» The request
Begin with the line that contains "obj.parent = rigid_bodies[body]", end with the line that contains "X_AXIS = Vector((1, 0, 0))", and extract exactly that stretch of lines.

» Data lines
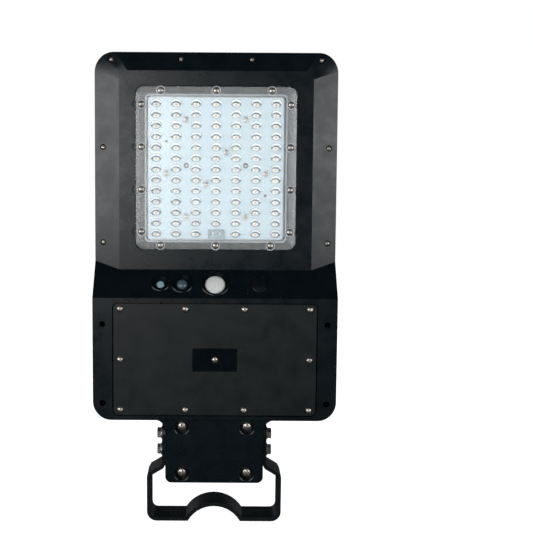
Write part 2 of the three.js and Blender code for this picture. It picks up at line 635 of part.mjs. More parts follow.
function pirShell() {
  const radius = pir.hole - GAP;
  const flangeNear = WALL + GAP;
  const inner = radius - 1.2;
  return [
    [0, -2.2], [radius * 0.4, -1.9], [radius * 0.72, -1.1], [radius * 0.93, 0.2], [radius, 1.8],
    [radius, flangeNear],
    [radius + 1.6, flangeNear],
    [radius + 1.6, flangeNear + 1.2],
    [inner, flangeNear + 1.2],
    [inner, 1.8], [inner * 0.9, 0.8], [inner * 0.6, -0.4], [0, -1],
  ];
}

function sensorParts() {
  const board = box(132, 22, SENSOR_BOARD_NEAR, SENSOR_BOARD_NEAR + 1.6, -4, sensorRow, slopeFace);
  const can = join(
    rod(4.6, 3, SENSOR_BOARD_NEAR - GAP, pir.x, sensorRow, slopeFace),
    rod(5.2, SENSOR_BOARD_NEAR - 1.4, SENSOR_BOARD_NEAR - GAP, pir.x, sensorRow, slopeFace),
  );
  const stemEnd = 6.6;
  const cap = turned([
    [0, 0.35], [button.hole * 0.6, 0.45], [button.hole - 1.1, 0.8], [button.hole - GAP, 1.3],
    [button.hole - GAP, WALL + GAP], [button.hole + 1, WALL + GAP], [button.hole + 1, WALL + 1.4],
    [3, WALL + 1.4], [3, stemEnd], [0, stemEnd],
  ], button.x, sensorRow, slopeFace, 16);
  const switchNear = stemEnd + BUTTON_TRAVEL + 0.3;
  const switchBody = box(12, 12, switchNear, SENSOR_BOARD_NEAR - 0.2, button.x, sensorRow, slopeFace);
  part('pir_lens', turned(pirShell(), pir.x, sensorRow, slopeFace, 16), milkyLens);
  part('pir_sensor', can, screwSteel);
  const windowPlug = sensorPlug(lightSensor.hole - 0.4, 6, 0.5, 0.9);
  const domePlug = sensorPlug(receiver.hole - GAP, 7.4, -2.2, 3.4);
  part('light_sensor_window', turned(windowPlug, lightSensor.x, sensorRow, slopeFace, 12), blueWindow);
  part('receiver_dome', turned(domePlug, receiver.x, sensorRow, slopeFace, 12), smokyDome);
  part('sensor_board', board, boardGreen);
  part('power_switch', switchBody, glossBlack);
  part('power_button', cap, blackRubber);
}
sensorParts();

// ---------------------------------------------------------------- internal leads
const LEAD_RADIUS = 1.6;
const ledLeadRoute = [
  [24, 9, 246], [26, 12, 228], [36, 12, 204], [48, 8, 180], [50, 3, 160], [51, -3, 132], [52, -3, 103],
];
const batteryLeadRoute = [[-4, -2, 160.5], [6, -6, 152], [14, -8, 136], [22, -8, 116], [32, -5, 103]];

function lead(name, route) {
  const circle = new THREE.Shape().absarc(0, 0, LEAD_RADIUS, 0, 2 * Math.PI);
  const path = new THREE.CatmullRomCurve3(route.map(([x, y, z]) => new THREE.Vector3(x, y, z)));
  const steps = 11;
  const tube = new THREE.ExtrudeGeometry(circle, { extrudePath: path, steps, curveSegments: 4 });
  part(name, solid(tube), insulation);
}
lead('led_lead', ledLeadRoute);
lead('battery_lead', batteryLeadRoute);

// ---------------------------------------------------------------- screws and bolts
// A pan-head screw: its head stands out of the face, its shank runs inwards from depth zero.
function panHead(headRadius, headHeight, shankRadius, length) {
  return [
    [0, -headHeight], [headRadius * 0.7, -headHeight * 0.9], [headRadius, -headHeight * 0.3],
    [headRadius, 0], [shankRadius, 0], [shankRadius, length], [0, length],
  ];
}

const lower = (profile, depth) => profile.map(([radius, along]) => [radius, along + depth]);

function screws() {
  neckBoltPlaces.forEach(([x, z], index) => {
    const profile = lower(panHead(4.75, 3.6, 2.5, 36), NECK_BORE.floor - 0.2);
    part(`neck_bolt_${index + 1}`, turned(profile, x, z, neckFace, 10), screwSteel);
  });
  coverScrewPlaces.forEach(([x, z], index) => {
    const profile = lower(panHead(2.8, 1.8, 1.4, 9), -0.1);
    part(`cover_screw_${index + 1}`, turned(profile, x, z, batteryFace, 8), screwSteel);
  });
  shellScrewPlaces.forEach(({ where, x, z, floor }, index) => {
    const profile = lower(panHead(SHELL_SCREW_HEAD, 2, SHELL_SCREW_SHANK, SHELL_SCREW_LENGTH), floor - 0.1);
    part(`shell_screw_${index + 1}`, turned(profile, x, z, where, 6), screwSteel);
  });
  const centre = lower(panHead(2.7, 1.3, 1.4, 10), 1.6);
  part('cover_centre_screw', turned(centre, 0, COVER_CENTRE, batteryFace, 8), screwSteel);
}
screws();

function bracketBolts() {
  const earOuter = NECK_HALF_WIDTH + EAR_CLEARANCE + BAR_THICKNESS;
  let index = 0;
  for (const side of [-1, 1]) {
    for (const z of SIDE_BOLT_PLACES) {
      index += 1;
      const washer = sideRod(6.4, earOuter + GAP, earOuter + 1.5, z, side, 16);
      const hexHead = sideRod(5.6, earOuter + 1.4, earOuter + 5.4, z, side, 6);
      const shank = sideRod(3, SIDE_BOLT_END + 0.5, earOuter + 1, z, side, 12);
      part(`bracket_bolt_${index}`, join(washer, hexHead, shank), screwSteel);
    }
  }
}
bracketBolts();

// ---------------------------------------------------------------- bracket
// Outline of a bar bent along a route, drawn in x and z, with the same thickness everywhere.
function bentBar(route, thickness) {
  const left = [];
  const right = [];
  route.forEach((point, index) => {
    const before = route[Math.max(index - 1, 0)];
    const after = route[Math.min(index + 1, route.length - 1)];
    const into = new THREE.Vector2().subVectors(index ? point : after, index ? before : point).normalize();
    const out = new THREE.Vector2().subVectors(index < route.length - 1 ? after : point,
      index < route.length - 1 ? point : before).normalize();
    const normal = new THREE.Vector2(-into.y - out.y, into.x + out.x).normalize();
    const reach = thickness / 2 / Math.sqrt((1 + into.dot(out)) / 2);
    left.push(point.clone().addScaledVector(normal, reach));
    right.push(point.clone().addScaledVector(normal, -reach));
  });
  return new THREE.Shape([...left, ...right.reverse()]);
}

// Points of an arc about a centre, angles in degrees from +x towards +z.
function arc(x, z, radius, from, to, steps) {
  const at = (step) => (from + (to - from) * step / steps) * DEG;
  return Array.from({ length: steps + 1 }, (_, step) => (
    new THREE.Vector2(x + radius * Math.cos(at(step)), z + radius * Math.sin(at(step)))
  ));
}

const ARCH_HALF_CHORD = 28;
const ARCH_RISE = 16;
const ARM_X = 67;
const ARM_BEND = 8;

function bracket() {
  const plateZ = -SEAT_BELOW_NECK + BAR_THICKNESS / 2;
  const earX = NECK_HALF_WIDTH + EAR_CLEARANCE + BAR_THICKNESS / 2;
  const archRadius = (ARCH_HALF_CHORD ** 2 + ARCH_RISE ** 2) / (2 * ARCH_RISE);
  const archZ = plateZ + ARCH_RISE - archRadius;
  const archEdge = Math.asin((plateZ - archZ) / archRadius) / DEG;
  const rightSide = [
    ...arc(0, archZ, archRadius, 90, archEdge, 7),
    ...arc(ARM_X - ARM_BEND, plateZ + ARM_BEND, ARM_BEND, -90, 0, 5),
    new THREE.Vector2(ARM_X, -2),
    new THREE.Vector2(ARM_X - 2, 2),
    new THREE.Vector2(earX + 2, 9),
    new THREE.Vector2(earX, 13),
    new THREE.Vector2(earX, PIVOT_ABOVE_NECK_END + BAR_WIDTH),
  ];
  const leftSide = rightSide.slice(1).reverse().map((point) => new THREE.Vector2(-point.x, point.y));
  const bar = slab(bentBar([...leftSide, ...rightSide], BAR_THICKNESS), -BAR_WIDTH / 2, BAR_WIDTH / 2, head);

  const ear = new THREE.Shape();
  ear.moveTo(-BAR_WIDTH / 2, -SEAT_BELOW_NECK - 5);
  ear.lineTo(BAR_WIDTH / 2, -SEAT_BELOW_NECK - 5);
  ear.lineTo(BAR_WIDTH / 2, PIVOT_ABOVE_NECK_END);
  ear.absarc(0, PIVOT_ABOVE_NECK_END, BAR_WIDTH / 2, 0, Math.PI);
  const rounded = bar.intersect(prism(ear, 2 * ARM_X, 8));

  const slotHalf = 3.4;
  const slot = new THREE.Shape();
  const slotFrom = -Math.PI / 2 - TILT_LIMIT;
  const slotTo = -Math.PI / 2 + TILT_LIMIT;
  slot.absarc(0, PIVOT_ABOVE_NECK_END, SLOT_RADIUS + slotHalf, slotFrom, slotTo);
  slot.absarc(0, PIVOT_ABOVE_NECK_END, SLOT_RADIUS - slotHalf, slotTo, slotFrom, true);
  const slotEnds = [-1, 1].map((end) => {
    const tip = new THREE.CylinderGeometry(slotHalf, slotHalf, 4 * ARM_X, 12);
    const angle = -Math.PI / 2 + end * TILT_LIMIT;
    tip.applyMatrix4(alongX);
    tip.translate(0, SLOT_RADIUS * Math.cos(angle), PIVOT_ABOVE_NECK_END + SLOT_RADIUS * Math.sin(angle));
    return solid(tip);
  });
  const pivotHole = new THREE.CylinderGeometry(3.3, 3.3, 4 * ARM_X, 12);
  pivotHole.applyMatrix4(alongX).translate(0, 0, PIVOT_ABOVE_NECK_END);

  const bandSlot = (side) => {
    const hole = new THREE.ExtrudeGeometry(roundedRect(14, 8.5, 4.2, side * 44, 0),
      { depth: 20, bevelEnabled: false, curveSegments: 4 });
    return solid(hole.translate(0, 0, -SEAT_BELOW_NECK - 10));
  };
  return cut(rounded, prism(slot, 2 * ARM_X, 6), slotEnds, solid(pivotHole), bandSlot(-1), bandSlot(1));
}
part('pole_bracket', bracket(), paintedSteel);

// ---------------------------------------------------------------- the lamp
const lamp = new THREE.Group();
lamp.position.z = SEAT_BELOW_NECK;
lamp.add(...parts);

const root = new THREE.Group();
root.add(lamp);

export default root;
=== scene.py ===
"""Solar street lamp: the finished look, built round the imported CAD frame. Metres throughout."""
import json
import math

import bmesh
import bpy
from mathutils import Matrix, Vector

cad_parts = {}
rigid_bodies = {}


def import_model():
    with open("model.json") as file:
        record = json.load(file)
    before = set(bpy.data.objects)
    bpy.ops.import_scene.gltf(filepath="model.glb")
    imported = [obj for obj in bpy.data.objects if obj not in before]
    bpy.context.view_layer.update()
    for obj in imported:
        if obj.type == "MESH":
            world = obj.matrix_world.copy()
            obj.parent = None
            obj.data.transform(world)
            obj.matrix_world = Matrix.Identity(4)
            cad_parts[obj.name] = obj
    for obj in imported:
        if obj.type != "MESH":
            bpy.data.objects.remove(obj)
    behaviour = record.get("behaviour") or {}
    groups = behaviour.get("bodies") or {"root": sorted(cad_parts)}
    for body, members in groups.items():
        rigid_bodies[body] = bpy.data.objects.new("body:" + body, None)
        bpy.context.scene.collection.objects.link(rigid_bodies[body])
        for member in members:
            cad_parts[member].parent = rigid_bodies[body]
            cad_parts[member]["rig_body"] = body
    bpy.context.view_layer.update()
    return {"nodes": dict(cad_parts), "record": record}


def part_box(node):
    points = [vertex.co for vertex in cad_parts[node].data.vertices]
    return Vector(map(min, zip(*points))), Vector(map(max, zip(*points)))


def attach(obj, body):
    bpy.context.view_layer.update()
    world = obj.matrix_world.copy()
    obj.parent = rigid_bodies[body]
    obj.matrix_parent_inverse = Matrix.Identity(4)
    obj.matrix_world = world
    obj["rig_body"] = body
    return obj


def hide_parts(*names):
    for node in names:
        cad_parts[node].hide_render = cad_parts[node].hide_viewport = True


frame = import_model()
NODES = frame["nodes"]
MM = 0.001
X_AXIS = Vector((1, 0, 0))


# ---------------------------------------------------------------- camera, lights and floor
AIM_HEIGHT = 264.5 * MM
AIM_DEPTH = -10 * MM
CAMERA_DISTANCE = 0.9
CAMERA_ELEVATION = 7.5               # degrees
CAMERA_ROLL = math.radians(0.35)
FRAME_SIDE = 533 * MM                # the square that the picture takes in at the aim point
LAMP_OFF_CENTRE = 51.2 * MM          # how far left of the picture's middle the lamp stands
SENSOR = 36.0                        # millimetres, as the camera's own lens length

LIGHT_TARGET = Vector((0, 0, 0.28))
SOFT_BOXES = (                       # azimuth, elevation (degrees), distance, width, height (metres), watts
    ("light_left", -39.5, 9.5, 1.7, 2.2, 0.60, 17.5),
    ("light_right", 48, 9.5, 1.7, 1.15, 0.60, 9.4),
    ("light_back_left", -128, 24, 1.9, 0.7, 1.3, 13),
    ("light_back_right", 124, 24, 1.9, 0.7, 1.3, 13),
)
WORLD_FILL = 0.025
FLOOR_REACH = 6.0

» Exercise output
    obj.parent = rigid_bodies[body]
    obj.matrix_parent_inverse = Matrix.Identity(4)
    obj.matrix_world = world
    obj["rig_body"] = body
    return obj


def hide_parts(*names):
    for node in names:
        cad_parts[node].hide_render = cad_parts[node].hide_viewport = True


frame = import_model()
NODES = frame["nodes"]
MM = 0.001
X_AXIS = Vector((1, 0, 0))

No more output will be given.